The Swan in the Green is a brew-pub, and has been so since the start of the millennium. A range of 10 different beers are brewed in the small micro-brewery at the rear of the pub, including a mild, a porter and a lager, which complement the various bitters and pale ales that are the pub's mainstay. What's more, the beers are all realistically priced. Having consumed a fair amount of beer already that day, I sensibly stuck to the weakest beer on offer the Fuggles, which as its name suggests is a well-hoped session beer at 3.6%, costing a very reasonable £2.50 a pint. My companions tried a couple of the stronger bitters, which included Cygnet at 4.2% and Bewick at 5.3%. The latter was still good value at £2.90. I can thoroughly recommend the Swan; despite having an accent on food at one end of the pub, it still functions as a village local. Drinkers are every bit as welcome as diners, and the pub-brewed beers are well worth sampling.

We left the Swan whilst it was still light, and walked back along the road to Mereworth. Here we were just in time for the 8.40pm bus back to Tonbridge, although we nearly boarded a bus taking a group of weary fruit-pickers back to their accommodation by mistake. It had been a truly excellent day out, and one that had taken us through some magnificent countryside. The fact that such unspoilt rural vistas are virtually on our doorstep made us realise just how lucky we are living in this part of the country.

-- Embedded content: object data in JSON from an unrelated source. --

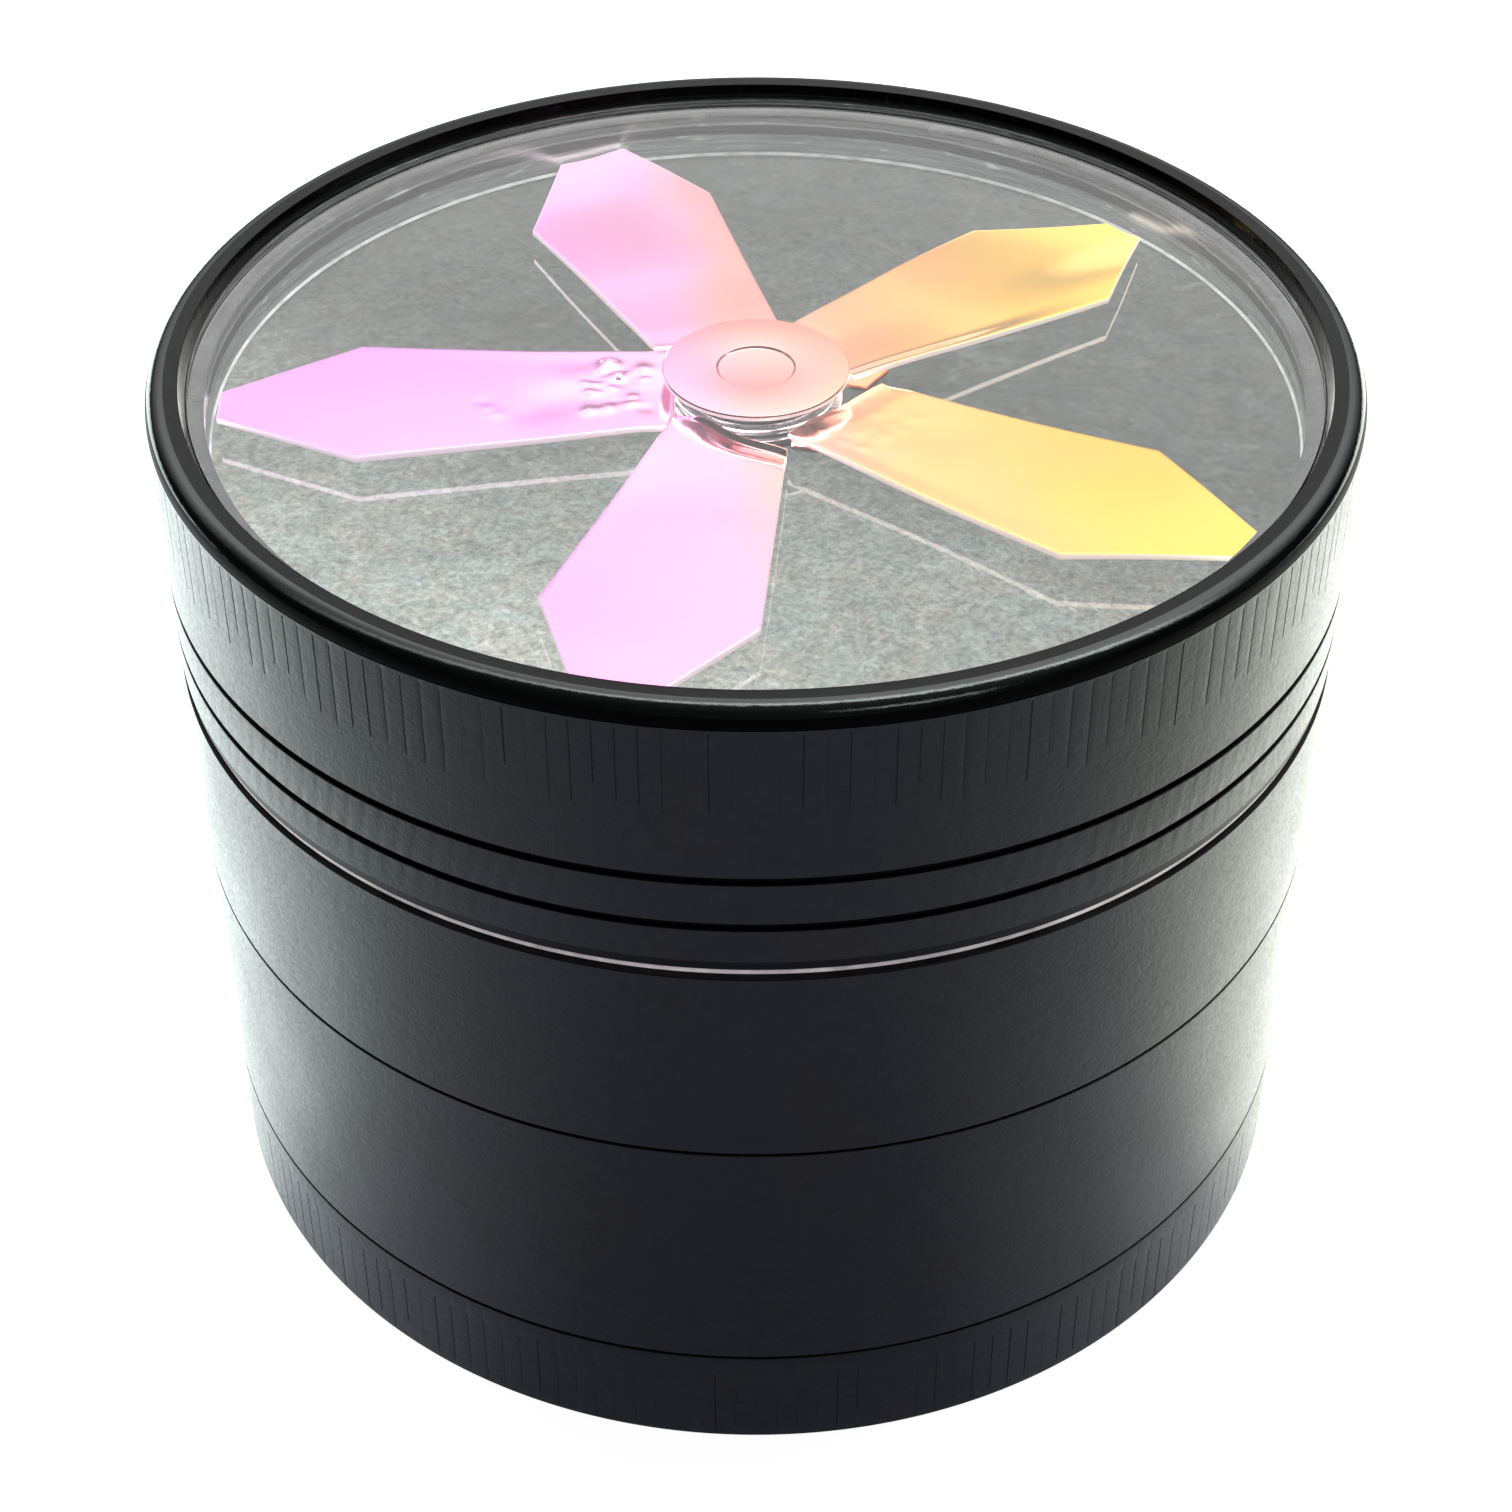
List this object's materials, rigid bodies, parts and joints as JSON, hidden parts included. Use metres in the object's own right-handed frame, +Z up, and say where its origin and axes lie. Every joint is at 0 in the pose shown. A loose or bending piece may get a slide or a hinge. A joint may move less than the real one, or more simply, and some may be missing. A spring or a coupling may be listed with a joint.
{
  "type": "herb grinder",
  "caption": "Round metal herb grinder: a clear-windowed lid over a free-spinning blade wheel, toothed grinding chamber, screened storage chamber and catcher cup.",
  "frame": {"origin": "centre of the catcher cup's flat underside", "axes": "+Z up along the axis shared by every turned piece; +Y towards the back"},
  "size_m": [0.063, 0.063, 0.05],
  "materials": {
    "body": "black anodised, finely blasted satin",
    "window": "clear polished acrylic",
    "spinner": "mirror-bright iridescent coating, violet-pink to gold",
    "nylon": "natural translucent nylon",
    "magnet": "bright nickel plate",
    "steel": "turned steel",
    "screen_mesh": "plain-weave stainless wire",
    "brass": "turned brass"
  },
  "bodies": {
    "catcher": {"catcher_cup": "body"},
    "screen_clamp": {"screen_ring": "steel"},
    "storage": {"storage_chamber": "body", "pollen_screen": "screen_mesh"},
    "post_magnet": {"chamber_magnet": "magnet"},
    "grinder": {"grinding_chamber": "body"},
    "slip_ring": {"friction_ring": "nylon"},
    "lid": {"lid_shell": "body", "lid_window": "window", "window_spacer": "window", "lid_magnet": "magnet", "axle_pin": "steel", "axle_washer": "brass", "bearing_inner_race": "steel"},
    "cage": {"bearing_cage": "brass", "bearing_ball_1": "steel", "bearing_ball_2": "steel", "bearing_ball_3": "steel", "bearing_ball_4": "steel", "bearing_ball_5": "steel", "bearing_ball_6": "steel"},
    "spinner": {"spinner_blades": "spinner", "spinner_hub_cap": "spinner", "hub_collar": "brass", "bearing_outer_race": "steel"}
  },
  "joints": [
    {"name": "storage_rise", "type": "slide", "parent": "catcher", "child": "screen_clamp", "axis": [0, 0, 1], "range_m": [0, 0.00301]},
    {"name": "storage_unscrew", "type": "hinge", "parent": "screen_clamp", "child": "storage", "pos_m": [0, 0, 0.0094], "axis": [0, 0, 1], "range_deg": [0, 720]},
    {"name": "chamber_rise", "type": "slide", "parent": "storage", "child": "post_magnet", "axis": [0, 0, 1], "range_m": [0, 0.00452]},
    {"name": "chamber_unscrew", "type": "hinge", "parent": "post_magnet", "child": "grinder", "pos_m": [0, 0, 0.0324], "axis": [0, 0, 1], "range_deg": [0, 1080]},
    {"name": "lid_lift", "type": "slide", "parent": "grinder", "child": "slip_ring", "axis": [0, 0, 1], "range_m": [0, 0.03]},
    {"name": "lid_turn", "type": "hinge", "parent": "slip_ring", "child": "lid", "pos_m": [0, 0, 0.0343], "axis": [0, 0, 1], "continuous": true},
    {"name": "spinner_spin", "type": "hinge", "parent": "lid", "child": "spinner", "pos_m": [0, 0, 0.04655], "axis": [0, 0, 1], "continuous": true},
    {"name": "cage_spin", "type": "hinge", "parent": "lid", "child": "cage", "pos_m": [0, 0, 0.04655], "axis": [0, 0, 1], "continuous": true}
  ],
  "couplings": [
    {"joint": "storage_rise", "follows": "storage_unscrew", "m_per_rad": 0.00023873},
    {"joint": "chamber_rise", "follows": "chamber_unscrew", "m_per_rad": 0.00023873},
    {"joint": "cage_spin", "follows": "spinner_spin", "ratio": 0.589}
  ]
}
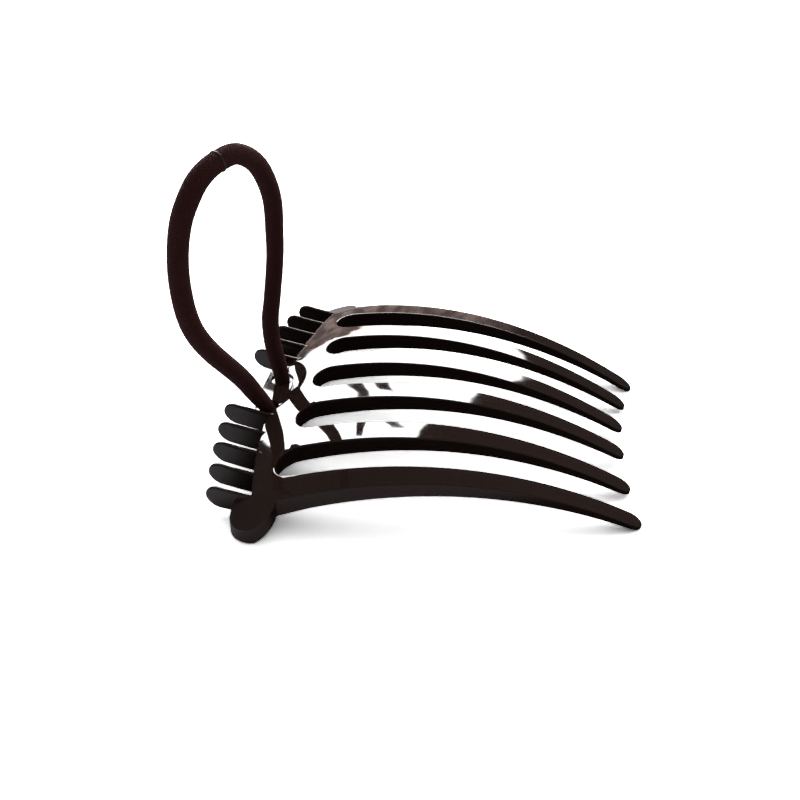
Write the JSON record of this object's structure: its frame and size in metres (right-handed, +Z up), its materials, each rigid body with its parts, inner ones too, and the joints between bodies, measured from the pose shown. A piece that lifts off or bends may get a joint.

That there are still some wonderfully unspoilt and thriving pubs around, selling good beer at reasonable prices makes me feel that well-run rural pubs still have a future. I could go on to contrast the prices we found on our walk with those encountered just a couple of days previously, and only a dozen or so miles away, but I appreciate I have waffled on long enough. Thank-you for your patience; I hope you have enjoyed my description of our walk through the Garden of England.